I thought of two possible titles for this post… and at this moment, I’m not sure which will win out:
Hijacked… and Lovin’ It
or
A Funny Thing Happened on the Way to my Laptop
They’re both accurate. Now, right off the top, here’s today’s disclaimer: this post doesn’t address anything about fixing the dumpster fire that is currently our world. I’ve no prescription for universal peace or health or healing the masses. Of course, the flipside is I’m not going to rant about deplorable leadership of our politicians, or ignorance/arrogance of people, or…
Nope. Today’s post --- which, actually, may be a refreshing change from all that sh*t listed above --- is simply about good stuff. You remember good stuff? Well, if this was a Winnie the Pooh story chapter, the title would read like this:
Chapter 62: In Which We Continue To Learn About Things Writerly, And How A Quite Unexpected Event Turned Out To Be A Very Good Thing
So… (continuing in that vein) … once upon a time, a very long time ago now, about six weeks ago, our writer was placidly writing along, doing his daily quarantine writing…
…working on the sequel to my first novel, as I have been lo, these several years now. It was going well --- as a matter of fact, at 178,000 words and change, we’re approaching the climax… but I’d been idly thinking recently of wanting to try something a little different: point of view, maybe? Short story instead of novel? YA (young adult)? I’d been looking through some of my favourite YA books --- some stretching back into the Dark Ages, when I actually was a YA --- though in those unenlightened, primitive times, there was no such formal thing as YA… if you’d asked a librarian for YA literature then, she would’ve stared at you like you’d lost your mind, sternly shushed you, and sent you packing back to the ghetto of the children’s section from whence you came (oh, the humanity).
And, as a gamer (person who plays video games, primarily consoles, in my case) --- gamers aren’t necessarily all immature teenage boys, you know; they can be immature aging adults like me --- I’d been playing a game recently featuring a resourceful, plucky female protagonist, who quite inspired me and gripped my imagination.
And it all came together, quite by --- well, I was going to say “accident,” but I don’t believe anything happens by accident, so let’s say it came together by serendipitous collusion between my subconscious and the Muse. It really was one of those ‘aha!’ moments, and what we wind up with is:
An 18-year-old female protagonist who’s intelligent, strong-willed, and independent; story told in first person; set in the same fantasy world as my first and second books, although I still don’t know whether it’s prior or subsequent to them --- or whether it’s in an ‘alternative version’ of that world. Why don’t I know? Because I haven’t been told yet. (By whom? The characters, of course, dummy. Work with me here.)
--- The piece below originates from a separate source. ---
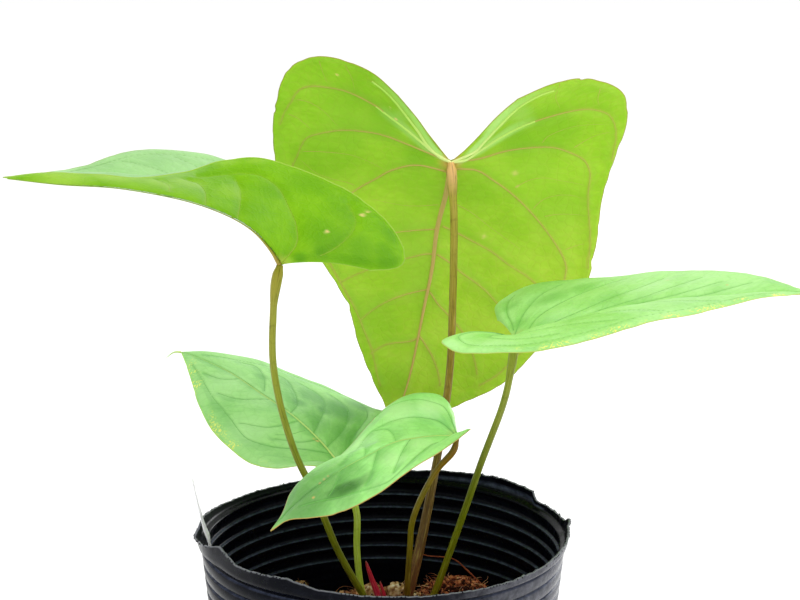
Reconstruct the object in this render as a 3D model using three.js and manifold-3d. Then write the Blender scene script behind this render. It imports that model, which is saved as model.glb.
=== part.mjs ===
// Potted anthurium hybrid: a ribbed nursery pot of growing mix with a young plant of five heart-shaped leaves.
// Units are millimetres, +Z is up, and the origin is the middle of the underside of the pot.
// Seen from the front (looking along +Y), the large blade hangs at the back with its underside to the viewer.
import * as THREE from "three";
import { mergeVertices } from "three/addons/utils/BufferGeometryUtils.js";
import Module from "manifold-3d";

const wasm = await Module();
wasm.setup();

const CLEARANCE = 0.3; // between pieces that touch

// Pot
const POT_HEIGHT = 137;
const POT_BASE_RADIUS = 60.5;
const POT_TAPER = 0.1; // radius gained per mm of height
const POT_WALL = 0.9;
const POT_FLOOR = 1.2;
const POT_BASE_BEVEL = 2;
const RIB_COUNT = 6;
const RIB_PITCH = 5.9;
const RIB_DEPTH = 1.3;
const RIB_SHAPE = [[0, 0], [0.28, 1], [0.72, 1]]; // shares of the pitch, downwards, and of the depth
const RIM_FLAP = 4.4; // smooth band above the ribs
const RIM_FLARE = 2.4;
const FLARE_START = { height: 2, share: 0.35 }; // above the ribs
const RIM_HEIGHTS = [[0, 138.6], [4, 139.4], [12, 137], [24, 136.3], [30, 136], [33, 140], [48, 140.2],
  [60, 139.5], [74, 138.2], [90, 136.6], [110, 135.8], [130, 135.5], [150, 136.2], [165, 137.5], [173, 138.4],
  [180, 136], [186, 135.2], [198, 138.5], [206, 141.5], [212, 143.8], [217, 142], [223, 140.2], [233, 140.7],
  [242, 141], [252, 138.7], [267, 137.5], [290, 136.8], [325, 136.5], [345, 137], [360, 138.6]];
const DRAIN_COUNT = 6;
const DRAIN_RADIUS = 4.5;
const DRAIN_CIRCLE = 42;
const DRAIN_SEGMENTS = 10;
const POT_SEGMENTS = 64;

// Growing mix
const MIX_EDGE = 83; // height of the surface at the wall
const MIX_TOP = 100.7; // height of the mound round the crown
const MOUND_SHOULDER = 20; // radius where the mound starts to fall
const MIX_SEGMENTS = 40;
const MIX_RINGS = [1, 0.88, 0.75, 0.62, 0.5, 0.38, 0.27]; // shares of the radius at the wall
const MIX_FOOT = { inset: 4, height: 4 }; // bevel at the bottom
const LUMP = 1.1; // unevenness of the surface, which fades out at the crown
const LUMP_FADE = 9;

// Crown and feeding roots
const CROWN = new THREE.Vector3(6, -3, 101);
const CROWN_RADIUS = 12.5;
const CROWN_DEPTH = 26;
const CROWN_FOOT = [[0.6, 1], [0.95, 9]]; // share of the radius, height above the bottom
const CROWN_SHOULDER = 8; // full radius from so far under the top
const CROWN_SEGMENTS = 16;
const ROOT_COUNT = 6;
const ROOT_RADIUS = 2;
const ROOT_TAPER = 0.45;
const ROOT_START = 6; // above the bottom of the crown
const ROOT_PATH = [[3, 0], [20, 0.13], [34, 0.5], [46, 1]]; // reach, share of the drop
const ROOT_DROP = 38;
const ROOT_SPREAD = 0.25; // share by which the drop of each root differs
const ROOT_CURL = 90; // reach over which a root turns by one radian
const ROOT_STEP = 9;
const ROOT_SIDES = 6;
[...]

I started with a really clear vision of the introductory incident that got things rolling, and since then… I’ve just stood back and listened to the protagonist tell the story. Literally (and amazingly). This event flows into that, which moves into another, and so on. It’s very strange… I’ve never felt so much like the story is actually taking place and all I’m doing is recording what’s happening as it does. It’s very rewarding. I always liked C.S. Lewis’ comment, “I never exactly made a book. It's rather like taking dictation. I was given things to say,” but I really understand what he was talking about. So here we are, six weeks, roughly 1300 words a day, and nearly 43,000 words later, and I feel as if we’ve only just scratched the surface of this tale.
(A word or six about word counts: I see other writers on social media with posts something like this: finished 10,000 words today bringing me up to end of chapter 18. Moderately good progress. And I have something to say to writers like that --- well, several things, really, but I’ll stick with something polite: stop giving the rest of us inferiority complexes. 1300 words is a damned good daily word count for me, and mostly unprecedented. One of the things I’ve always had against NaNoWriMo [National Novel Writing Month --- yes, Virginia, there is such a thing; it’s in November] is that, to reach the goal of 50,000 words in that one month, writers must manage 1667 words per day. And my output has never reached that.)
It's really refreshing… I love telling the story from a different gender; and I love telling it from a different point of view. I don’t know how YA the tale is, and at 43,000 words we’re clearly out of short story territory, but I’m thinking that’s not very important, anyway… I just let the MC (main character) tell the story in her own words, and what between her and the Muse, they’re doing just fine.
So if you’re ‘staled’ or stalled with writing… making a few changes like ones I’ve mentioned here could be just the ticket at getting back on track.
(By the way, for the half-dozen of you wondering what this means for my first novel’s sequel… it’s resting --- not like Monty Python’s dead parrot, either. It’s coming. But as I recently said to a friend who raised that issue… the Muse can be something of a fickle bitch at times, so when she comes to you and says she has this great idea you must record right now… you blow her off at your peril.)